Before coming to Penn, the rumors of an emotionally sterile culture, in which students suffer in silence and suppress vulnerability, hung over my head like a dark cloud. But, I was carrying an umbrella — no rain was getting on this parade. I didn’t believe the talk. It’s common for young students to hide their emotions. What did Penn have to do with anything?
But alas, I was sorely mistaken. Students weren’t just hiding negative emotions; they were wearing a mask of indifference. The term “Penn Face” has long circulated through campus and the mouths of students. Penn Face is unofficially described as “the tendency for Penn students to act as if their lives, both academic and social, are perfect.” While I don’t deny the existence of this facade across campus, it appears students have embraced a new kind of Penn Face — one that doesn’t just project perfection but that lacks emotional expression at all. Penn students are not blind to this behavior either. Many have encapsulated the whole culture in one word, describing themselves as nonchalant. The term “nonchalant” is defined as “calm and casual” and “lacking in enthusiasm or interest.” But, especially at Penn, being nonchalant is a personality trait, strategy, and badge of honor.
Penn students feel they must approach their appearance strategically and be mindful of how much they show. The most recent example of Penn students avoiding vulnerability was the Penn Marriage Pact. The most exciting part of the process was when students were given the initials of their match, but once they received a full name, excitement morphed into disengagement. Students wouldn’t reach out to their match first. To some, even an Instagram follow was a hand too far extended. Friends and classmates admitted they would only reach out if the other person did first.
In Penn’s quite active hookup culture, the same set of rules apply: Never be emotionally open and keep your cards close to your chest. Don’t dare reach out to a person you met over the weekend. Don’t even make eye contact across the Quad. That would demonstrate interest, making you vulnerable — rookie mistake.

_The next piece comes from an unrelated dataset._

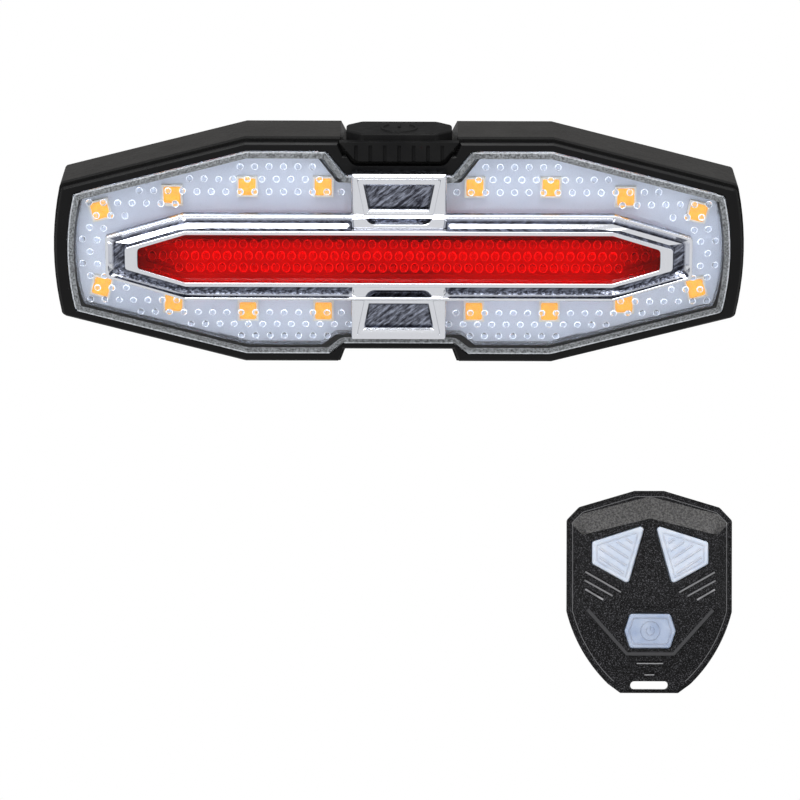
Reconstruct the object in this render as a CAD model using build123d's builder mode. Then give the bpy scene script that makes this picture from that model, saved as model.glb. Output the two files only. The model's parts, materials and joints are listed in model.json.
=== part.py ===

But this sense of nonchalance doesn’t just stop at romance. Penn students bond over negativity. They talk openly about bad things that happen to them. But, this doesn’t mean they are sharing how they truly feel. They are avoiding deeper emotional expression that might reveal vulnerability.
“The guy I liked ghosted me” is almost always followed with, “It is what it is.” Students actively diminish their expression in situations where emotion should be evoked. Even with positive emotion, students display a cool attitude.
“I got the internship” is typically followed by, “It’s not a big deal.” Emotion of any kind is stigmatized: It’s a liability to image. Negative emotion reads as instability and weakness, and positive emotion reads as not relatable and even arrogant in Penn’s success-oriented culture.
Such a mindset is not only exhausting but extremely dangerous. When students can’t express their emotions, Penn feels isolating. The college experience is a challenging one without genuine pillars of support. In emotional honesty expert Brené Brown’s TED talk, “The Power of Vulnerability,” she claims that humans are hardwired for connection. She conducted years of research, finding that those happiest, most fulfilled, and “wholehearted” were those who expressed vulnerability. She tells listeners that the only way to build meaningful connection is by expressing authenticity and vulnerability with those around them. She ends her talk with these words: “I’m just so grateful because to feel this vulnerable means I’m alive.”
To be vulnerable is to be human. Encouraging everyone to hide behind a facade of nonchalance by suppressing any emotion — positive, negative, romantic — is unsustainable and detrimental to personal development in college.
My qualms cannot be specifically attributed to Penn but rather larger cultural norms. The label “nonchalant” has become a buzzword on platforms like TikTok, Instagram, and Sidechat. With users glorifying being unbothered and cool, this trend demonstrates a cultural shift towards emotional detachment and curated personas. While Penn students may not be able to affect an entire generation’s attitude, we can affect the culture on our own campus. As 2020 College graduate and former DP opinion columnist Aaron Cooper writes, “University culture isn’t something that a shady council of elders distributes to students in black envelopes.”
University culture is something we as Penn students invent, establish, and reinforce, making it our responsibility to change. We must remove the veil of indifference we display. It’s critical for the wellbeing of all of us. Be “chalant.” Be vulnerable. Cry while walking down Locust Walk. Text your class crush. Reach out to your Penn Marriage Pact match. Tell your friends when you’re struggling. Tear up in office hours when your professor asks how college is going.
We are all young people figuring this — Penn, college, life — out, and the only way we can reduce the loneliness and isolation that our peers feel is by starting with ourselves. Emotions aren’t weaknesses. Reject the pressure to seem unaffected or apathetic by a time of our lives that is incredibly difficult. Be “chalant.”